Ruh smiled as he stood up and led me to a large iron door. “This is the door to a vault. Luckily, it has corroded through, and we can go in.”
Through the door, I saw what the garden of Eden must have looked like-a lush perfusion of green and brown and yellow and red. And the smell-was that fresh air?
“This was a seed repository, meant to keep the genetic information of plants available to man, in event of catastrophe. This is what our Mr. Wilkins has been hiding behind all those locked doors. An automatic recycling system has been operating for countless years. And look, where the ceiling has fallen-the plants are releasing fresh air out to the surface. But Wilkins keeps us underground, where he can control us. I am not clear what his ultimate plans are, but it is up to you and me to stop him.”
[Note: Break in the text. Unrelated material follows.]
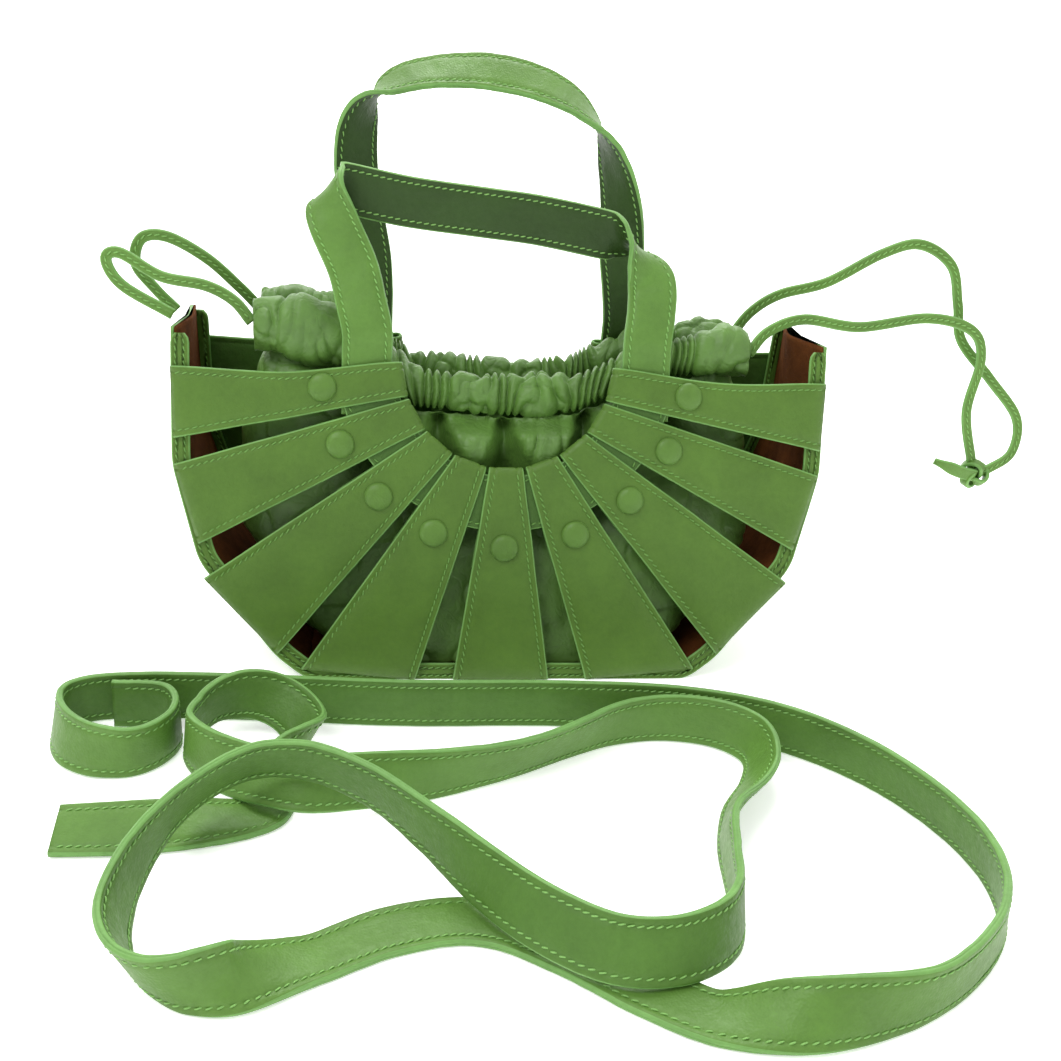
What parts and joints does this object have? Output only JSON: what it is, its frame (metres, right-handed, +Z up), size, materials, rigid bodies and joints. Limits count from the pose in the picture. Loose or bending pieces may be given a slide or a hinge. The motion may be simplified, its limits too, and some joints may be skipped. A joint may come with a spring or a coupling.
{
  "type": "leather shell bag",
  "caption": "Half-moon leather bag with a fan of strips on each side, two folding handles, a drawstring pouch and a loose shoulder strap.",
  "frame": {"origin": "middle of the base, on the surface that the bag stands on", "axes": "+X to the right seen from the front, -Y towards the front, +Z up"},
  "size_m": [0.4435, 0.358, 0.2694],
  "materials": {
    "shell_leather": "smooth grain leather, satin",
    "cap_leather": "smooth leather stretched over a cap, satin",
    "handle_leather": "two-layer stitched leather, satin",
    "strap_leather": "two-layer stitched leather, satin",
    "thong_leather": "narrow stitched leather, satin",
    "brown_suede": "suede, matte",
    "pouch_cloth": "thin crinkled cloth with a slight sheen",
    "snap_metal": "nickel plated"
  },
  "bodies": {
    "bag": {"front_strip_1": "shell_leather", "front_strip_2": "shell_leather", "front_strip_3": "shell_leather", "front_strip_4": "shell_leather", "front_strip_5": "shell_leather", "front_strip_6": "shell_leather", "front_strip_7": "shell_leather", "front_strip_8": "shell_leather", "front_strip_9": "shell_leather", "back_strip_1": "shell_leather", "back_strip_2": "shell_leather", "back_strip_3": "shell_leather", "back_strip_4": "shell_leather", "back_strip_5": "shell_leather", "back_strip_6": "shell_leather", "back_strip_7": "shell_leather", "back_strip_8": "shell_leather", "back_strip_9": "shell_leather", "front_collar": "shell_leather", "back_collar": "shell_leather", "front_edge_binding": "shell_leather", "back_edge_binding": "shell_leather", "left_gusset": "shell_leather", "right_gusset": "shell_leather", "base_panel": "shell_leather", "left_lining": "brown_suede", "right_lining": "brown_suede", "base_lining": "brown_suede", "front_snap_caps": "cap_leather", "back_snap_caps": "cap_leather", "front_snap_studs": "snap_metal", "back_snap_studs": "snap_metal", "front_snap_sockets": "snap_metal", "back_snap_sockets": "snap_metal", "front_handle_feet": "handle_leather", "rear_handle_feet": "handle_leather", "drawstring_pouch": "pouch_cloth", "front_casing": "pouch_cloth", "rear_casing": "pouch_cloth", "left_thong_rear": "thong_leather", "left_thong_front": "thong_leather", "right_thong_rear": "thong_leather", "right_thong_front": "thong_leather", "thong_knot": "thong_leather", "shoulder_strap": "strap_leather"},
    "front_handle": {"front_handle": "handle_leather"},
    "rear_handle": {"rear_handle": "handle_leather"}
  },
  "joints": [
    {"name": "front_handle_fold", "type": "hinge", "parent": "bag", "child": "front_handle", "pos_m": [0, -0.0284, 0.1495], "axis": [1, 0, 0], "range_deg": [-5, 115]},
    {"name": "rear_handle_fold", "type": "hinge", "parent": "bag", "child": "rear_handle", "pos_m": [0, 0.0284, 0.1495], "axis": [-1, 0, 0], "range_deg": [-8, 115]}
  ]
}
“Two of us alone? We cannot hope to…”
“I will show you the remainder of the episodes. Well, all except the one season labeled with a 6-it sucks. You will see that there was an ancient ritual-it created the slayer, the one girl in all the world who could fight the vampires, the demons, and the forces of darkness. I believe you will have to become that girl, and I will be something else-your watcher. We will work together, and fight. And if we are unsuccessful, others will carry on in our place. But the slayer line has been lost, and it is up to us to restart it. Otherwise, the earth is doomed.”
What could I say? I felt that I had nothing left to lose, and perhaps a prophecy to fulfill.